▸ TASK INPUT:
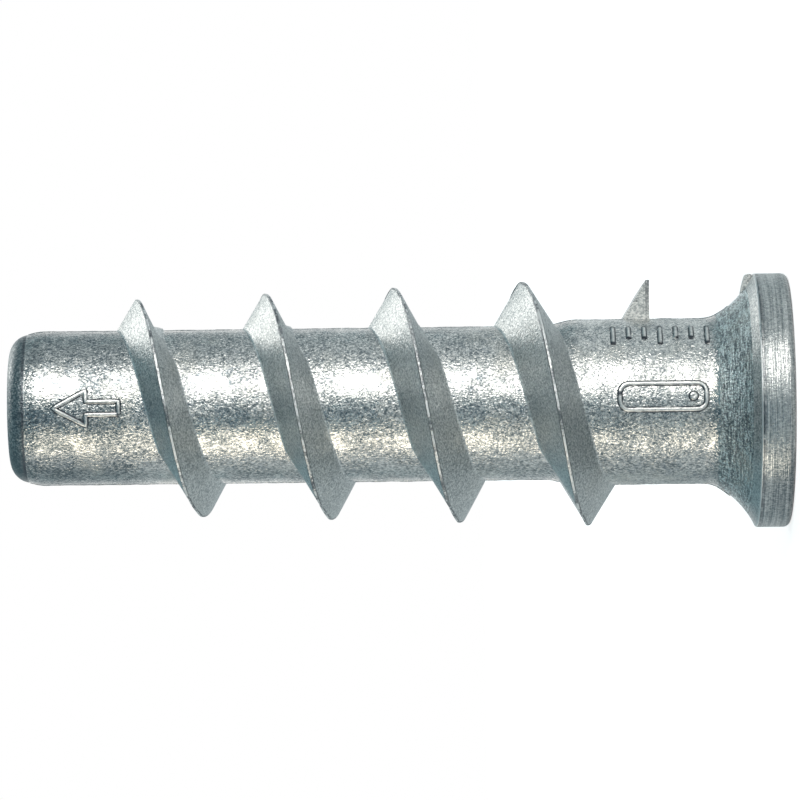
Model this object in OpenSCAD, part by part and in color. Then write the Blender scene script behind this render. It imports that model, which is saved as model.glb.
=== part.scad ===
// Screw-in anchor for aerated concrete, die-cast in one piece.
// It stands on its head: the end face of the head lies on z = 0, the axis is Z and
// the blunt tip points up. The halves of the casting die meet in the plane y = 0,
// and the coarse thread starts and ends in that plane, on the +X side.

/* [Body] */
// Length from the end face of the head to the tip
anchor_length = 60; // [56:0.5:80]
// Diameter of the nose and of the core between the thread's turns
core_d = 11.8; // [10.8:0.1:12.4]
// Length along the axis of the tip's rounded edge
tip_round_length = 1.4; // [0.6:0.1:1.5]
// Width of the tip's rounded edge, down to the flat end
tip_round_width = 1.6; // [1.5:0.1:3]
// Length of the slight taper of the nose before the rounded edge
tip_taper_length = 0.9; // [0.4:0.1:2]
// How much the taper takes off the radius
tip_taper = 0.2; // [0.05:0.05:0.4]

/* [Neck] */
// Diameter of the thicker stretch of the body round the drive socket
neck_d = 12.7; // [12.5:0.1:14]
// Length of the neck past the floor of the socket
neck_overlap = 1.7; // [0.5:0.1:4]
// Length of the cone from the neck to the core
neck_cone_length = 1.8; // [0.5:0.1:3]

/* [Head] */
// Diameter of the flange
flange_d = 19.6; // [18.5:0.1:22]
// Height of the flange's rim
flange_thickness = 2.6; // [1.5:0.1:4]
// Radius of the rim's rounded outer edge
flange_edge_radius = 0.5; // [0.2:0.05:0.8]
// Radius of the hollow flare that carries the flange
flare_radius = 7.1; // [5.5:0.1:9]
// Radius of the fillet that leads from the neck into the flare
flare_blend_radius = 2.3; // [1:0.1:4]
// Slope at which the fillet passes into the flare
flare_blend_angle = 30; // [20:1:40]

/* [Outer thread] */
// Rise of the coarse thread in one turn
thread_pitch = 9.9; // [8:0.1:10.5]
// Number of full turns
thread_turns = 4; // [2:1:4]
// Height above the head's end face at which the thread is cut off square
thread_end = 10.6; // [9:0.05:12]
// Crest diameter where the thread starts, next to the nose
crest_d_start = 16.7; // [15.5:0.1:18]
// Crest diameter where the thread ends, next to the head
crest_d_end = 19.4; // [18:0.1:21]
// Slope of each flank, measured from the plane across the axis
flank_angle = 31; // [25:1:35]
// Width of the crest
crest_flat = 0.23; // [0.1:0.01:0.5]
// How much lower the crest is at the very end of the thread
end_drop = 0.28; // [0:0.02:0.5]
// Angle over which the crest drops to its end
end_drop_arc = 40; // [15:5:90]

/* [Die relief] */
// Height above the core of the foot left under the flank on the head's side
foot_rise = 0.3; // [0.15:0.05:0.6]
// How far this foot reaches out at the parting plane
foot_reach = 0.55; // [0:0.05:0.7]
// How far the flank above the foot is set back at the parting plane
flank_setback = 0.25; // [0:0.05:0.5]
// Angle from the parting plane over which the foot and the setback die out
relief_arc = 45; // [20:5:60]

/* [Socket and bore] */
// Width across the flats of the hexagon drive socket
socket_af = 8.1; // [8.05:0.05:8.5]
// Depth of the socket at full width
socket_depth = 15; // [10:0.5:17]
// Diameter of the chamfer at the socket's mouth
mouth_d = 10.2; // [9.6:0.1:11]
// Core diameter of the M8 screw thread behind the socket
bore_d = 6.8; // [6.6:0.05:7]
// Metal left between the end of the bore and the tip
tip_wall = 6; // [5:0.5:12]
// Slope of the cones at the mouth and at the start of the bore
cone_angle = 45; // [30:5:60]
// Slope of the drilled cone at the bottom of the bore
drill_angle = 30; // [20:5:45]

/* [Hidden] */

$fn = 96;
arc_steps = 8;
steps_per_half_turn = 24;

core_r = core_d / 2;
neck_r = neck_d / 2;
rim_r = flange_d / 2;
neck_length = socket_depth + neck_overlap;

// Place of the turned body's seam, depth to which the thread is rooted in the core,
// and the overlap of a cut
seam_angle = 90;
root_depth = 0.6;
cut_overlap = 1;

// Flare: it starts at the rim and ends at the blend angle, where the fillet takes over
flare_centre_r = neck_r + flare_blend_radius * (1 - cos(flare_blend_angle))
    + flare_radius * cos(flare_blend_angle);
flare_rim_angle = acos((flare_centre_r - rim_r) / flare_radius);
flare_centre_z = flange_thickness + flare_radius * sin(flare_rim_angle);
blend_centre_r = neck_r + flare_blend_radius;
blend_centre_z = flare_centre_z + (flare_blend_radius - flare_radius) * sin(flare_blend_angle);

// Tip: the arc leaves the flat end smoothly and meets the taper at a slight edge
tip_r = core_r - tip_taper;
tip_radius = (pow(tip_round_length, 2) + pow(tip_round_width, 2)) / (2 * tip_round_length);
tip_edge_angle = atan2(tip_radius - tip_round_length, tip_round_width);

// Thread: it is followed from its start near the tip down to its end near the head
half_turns = 2 * thread_turns;
thread_sweep = 360 * thread_turns;
thread_start = thread_end + thread_pitch * thread_turns;
flank_slope = tan(flank_angle);
root_r = core_r - root_depth;
foot_bevel = 0.05;
crest_edge = 0.03;
parting_step = 1;
end_wall = 0.2;

// Socket and bore
socket_corner_r = socket_af / 2 / cos(30);
bore_r = bore_d / 2;
bore_end = anchor_length - tip_wall;
mouth_depth = (mouth_d - socket_af) / 2 * tan(cone_angle);
bore_lead = (socket_af / 2 - bore_r) * tan(cone_angle);
drill_depth = bore_r * tan(drill_angle);

// Points of an arc round a centre, from one angle to another
function arc(centre, radius, from, to) =
    [for (i = [0 : arc_steps])
        let (angle = from + (to - from) * i / arc_steps)
        centre + radius * [cos(angle), sin(angle)]];

// Outline of the turned shape, radius against height
function body_outline() = concat(
    [[0, 0]],
    arc([rim_r - flange_edge_radius, flange_edge_radius], flange_edge_radius, -90, 0),
    arc([flare_centre_r, flare_centre_z], flare_radius,
        180 + flare_rim_angle, 180 + flare_blend_angle),
    arc([blend_centre_r, blend_centre_z], flare_blend_radius,
        180 + flare_blend_angle - flare_blend_angle / arc_steps, 180),
    [[neck_r, neck_length], [core_r, neck_length + neck_cone_length],
        [core_r, anchor_length - tip_round_length - tip_taper_length]],
    arc([tip_r - tip_round_width, anchor_length - tip_radius], tip_radius,
        tip_edge_angle, 90),
    [[0, anchor_length]]
);

// Height and crest radius of the thread at an angle from its start, and half its
// width at a given radius
function crest_z(angle) = thread_start - thread_pitch * angle / 360;
function full_crest_r(angle) =
    (crest_d_start + (crest_d_end - crest_d_start) * angle / thread_sweep) / 2;
function crest_r(angle) = full_crest_r(angle)
    - end_drop * max(0, 1 - (thread_sweep - angle) / end_drop_arc);
function half_width(angle, r) = crest_flat / 2 + (full_crest_r(angle) - r) * flank_slope;

// Radius of the foot's upper edge; the last turn, which runs over the neck, has no foot
// and keeps its sunk below the surface
function foot_r(half) =
    half < half_turns - 2 ? core_r + foot_rise : core_r - root_depth / 2;

// Cut of a flank at an angle from the parting plane: the flank would hold the die half
// back as far as the helix climbs faster than the curve of the ridge falls away
function die_cut(angle, r) =
    max(0, thread_pitch * angle / 360 - flank_slope * r * (1 - cos(angle)));
function tip_cut(since, r) = die_cut(180 - since, r);
function head_cut(half, since, r) = half < half_turns - 2 ? die_cut(since, r) : 0;

// Share of the foot and the setback at a station: they are on the near half only, and
// each turn has less of them
function relief(half, since) = half % 2 == 1 ? 0
    : max(0, 1 - since / relief_arc) * max(0, 1 - half / (half_turns - 2));

// Radius at which the flank on the head's side meets the square cut at the thread's end
function cut_r(angle) = full_crest_r(angle)
    - (crest_z(angle) - thread_end - crest_flat / 2) / flank_slope;

// Stations along the thread: the half turn, and the angle since the parting plane
function stations() =
    [for (half = [0 : half_turns - 1])
        for (i = [0 : steps_per_half_turn])
            let (low = half == 0 ? 0 : parting_step)
            let (high = half == half_turns - 1 ? 180 : 180 - parting_step)
            [half, min(max(180 * i / steps_per_half_turn, low), high)]];

// Section of the thread at a station: radius and height, from the root on the tip's
// side over the crest to the root on the head's side
function section(half, since) =
    let (angle = 180 * half + since)
    let (z = crest_z(angle))
    let (top_r = crest_r(angle))
    let (crest_cut = crest_flat - crest_edge)
    let (reach = foot_reach * relief(half, since))
    let (set_in = flank_setback * relief(half, since))
    let (high_r = foot_r(half) + foot_bevel)
    let (low_r = foot_r(half) - foot_bevel)
    let (wall_r = min(max(cut_r(angle), high_r), top_r - end_wall))
    let (head = [
        [top_r, 0],
        [wall_r, head_cut(half, since, wall_r) + set_in],
        [low_r, head_cut(half, since, low_r) - reach],
        [root_r, head_cut(half, since, root_r) - reach]])
    concat(
        [[root_r, z + half_width(angle, root_r) - tip_cut(since, root_r)],
            [top_r, z + half_width(angle, top_r) - min(tip_cut(since, top_r), crest_cut)]],
        [for (p = head) [p[0], max(z - half_width(angle, p[0]) + p[1], thread_end)]]);

// The turned outside of the anchor: flange, flare, neck, core and nose. Its seam is
// turned away from the plane in which the thread starts and ends.
module turned_body() {
    rotate([0, 0, seam_angle]) rotate_extrude() polygon(body_outline());
}

// The coarse thread, one closed ridge swept down its helix
module coarse_thread() {
    rings = stations();
    points = [for (s = rings)
        let (angle = 180 * s[0] + s[1])
        for (p = section(s[0], s[1])) [p[0] * cos(angle), -p[0] * sin(angle), p[1]]];
    sides = len(points) / len(rings);
    last = (len(rings) - 1) * sides;
    walls = [for (i = [0 : len(rings) - 2])
        for (j = [0 : sides - 1])
            let (a = i * sides + j)
            let (b = i * sides + (j + 1) % sides)
            for (face = [[a, b + sides, a + sides], [a, b, b + sides]]) face];
    start_cap = [[for (j = [0 : sides - 1]) (sides + 3 - j) % sides]];
    end_cap = [[for (j = [0 : sides - 1]) last + (1 + j) % sides]];
    polyhedron(points, concat(start_cap, walls, end_cap));
}

// The hexagon drive socket, with the chamfer that leads the key in
module drive_socket() {
    translate([0, 0, -cut_overlap])
        cylinder(h = socket_depth + cut_overlap, r = socket_corner_r, $fn = 6);
    cylinder(h = mouth_depth, r1 = mouth_d / 2, r2 = socket_af / 2);
}

// The blind bore of the screw thread, from the socket's floor to its drilled end
module screw_bore() {
    translate([0, 0, socket_depth])
        cylinder(h = bore_lead, r1 = socket_af / 2, r2 = bore_r);
    translate([0, 0, socket_depth])
        cylinder(h = bore_end - socket_depth, r = bore_r);
    translate([0, 0, bore_end])
        cylinder(h = drill_depth, r1 = bore_r, r2 = 0);
}

module anchor() {
    color("silver")
        difference() {
            union() {
                turned_body();
                coarse_thread();
            }
            drive_socket();
            screw_bore();
        }
}

anchor();
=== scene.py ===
# %% [markdown]
# # A screw-in anchor for aerated concrete
# The real object is one casting of zinc alloy, 60 mm long. A key turns it into a drilled
# hole, where its coarse thread cuts into the soft stone, and a screw goes into the bore.
# The CAD model is the frame: it gives the place and the size of everything. Blender adds
# what makes it look like a casting: softened edges, the fine thread in the bore, the
# die's parting line, the stub of the gate, raised marks, and a surface of cast zinc.

# %% Load the CAD frame
import math
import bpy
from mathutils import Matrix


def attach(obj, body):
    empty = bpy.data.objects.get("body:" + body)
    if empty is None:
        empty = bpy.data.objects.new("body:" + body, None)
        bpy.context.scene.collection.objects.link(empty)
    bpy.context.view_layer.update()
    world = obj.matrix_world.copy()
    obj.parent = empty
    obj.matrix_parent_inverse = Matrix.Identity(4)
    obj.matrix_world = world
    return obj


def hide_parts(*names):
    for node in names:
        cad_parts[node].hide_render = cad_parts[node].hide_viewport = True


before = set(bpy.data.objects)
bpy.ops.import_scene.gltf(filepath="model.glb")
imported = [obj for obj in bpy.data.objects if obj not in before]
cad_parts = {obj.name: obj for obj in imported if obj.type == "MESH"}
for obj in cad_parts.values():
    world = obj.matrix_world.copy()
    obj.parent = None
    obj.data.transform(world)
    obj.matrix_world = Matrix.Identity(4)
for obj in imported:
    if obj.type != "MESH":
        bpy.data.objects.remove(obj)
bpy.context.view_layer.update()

from types import SimpleNamespace

import bmesh
import bpy
from mathutils import Matrix, Vector

MM = 0.001

# %% [markdown]
# ## The camera
# The photo is a catalogue picture: a long lens far away, with the anchor lying on its
# side. The CAD model stands on its head, so here the camera lies on its side instead,
# and the model stays where it is. Its distance comes from how much larger the near parts
# look than the far ones. A rotation could be given as angles, but three directions, right,
# up and back, are easier to check against the picture.

# %% Place the camera
LENS_MM = 243.0
CAMERA_DISTANCE = 417.0 * MM
CAMERA_AIM = Vector((0.35 * MM, 0.0, 29.94 * MM))
ROLL = math.radians(0.68)

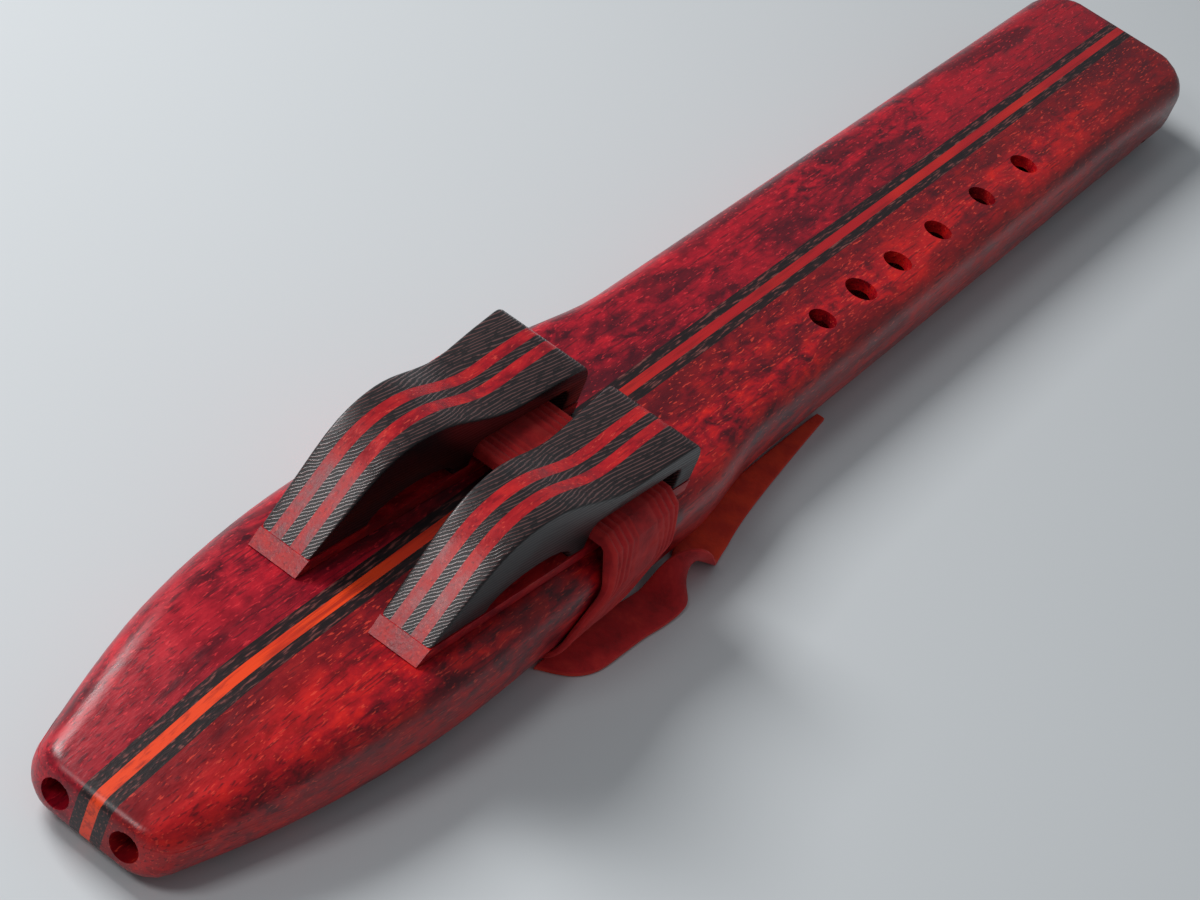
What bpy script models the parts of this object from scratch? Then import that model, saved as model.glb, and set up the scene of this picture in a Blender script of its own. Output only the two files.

▸ TASK BRIEF:
From the records above, print exactly the lines that run from the line with "its drilled end" to the line with "for node in", inclusive.

▸ RESPONSE TO THE EXERCISE:
// The blind bore of the screw thread, from the socket's floor to its drilled end
module screw_bore() {
    translate([0, 0, socket_depth])
        cylinder(h = bore_lead, r1 = socket_af / 2, r2 = bore_r);
    translate([0, 0, socket_depth])
        cylinder(h = bore_end - socket_depth, r = bore_r);
    translate([0, 0, bore_end])
        cylinder(h = drill_depth, r1 = bore_r, r2 = 0);
}

module anchor() {
    color("silver")
        difference() {
            union() {
                turned_body();
                coarse_thread();
            }
            drive_socket();
            screw_bore();
        }
}

anchor();
=== scene.py ===
# %% [markdown]
# # A screw-in anchor for aerated concrete
# The real object is one casting of zinc alloy, 60 mm long. A key turns it into a drilled
# hole, where its coarse thread cuts into the soft stone, and a screw goes into the bore.
# The CAD model is the frame: it gives the place and the size of everything. Blender adds
# what makes it look like a casting: softened edges, the fine thread in the bore, the
# die's parting line, the stub of the gate, raised marks, and a surface of cast zinc.

# %% Load the CAD frame
import math
import bpy
from mathutils import Matrix


def attach(obj, body):
    empty = bpy.data.objects.get("body:" + body)
    if empty is None:
        empty = bpy.data.objects.new("body:" + body, None)
        bpy.context.scene.collection.objects.link(empty)
    bpy.context.view_layer.update()
    world = obj.matrix_world.copy()
    obj.parent = empty
    obj.matrix_parent_inverse = Matrix.Identity(4)
    obj.matrix_world = world
    return obj


def hide_parts(*names):
    for node in names:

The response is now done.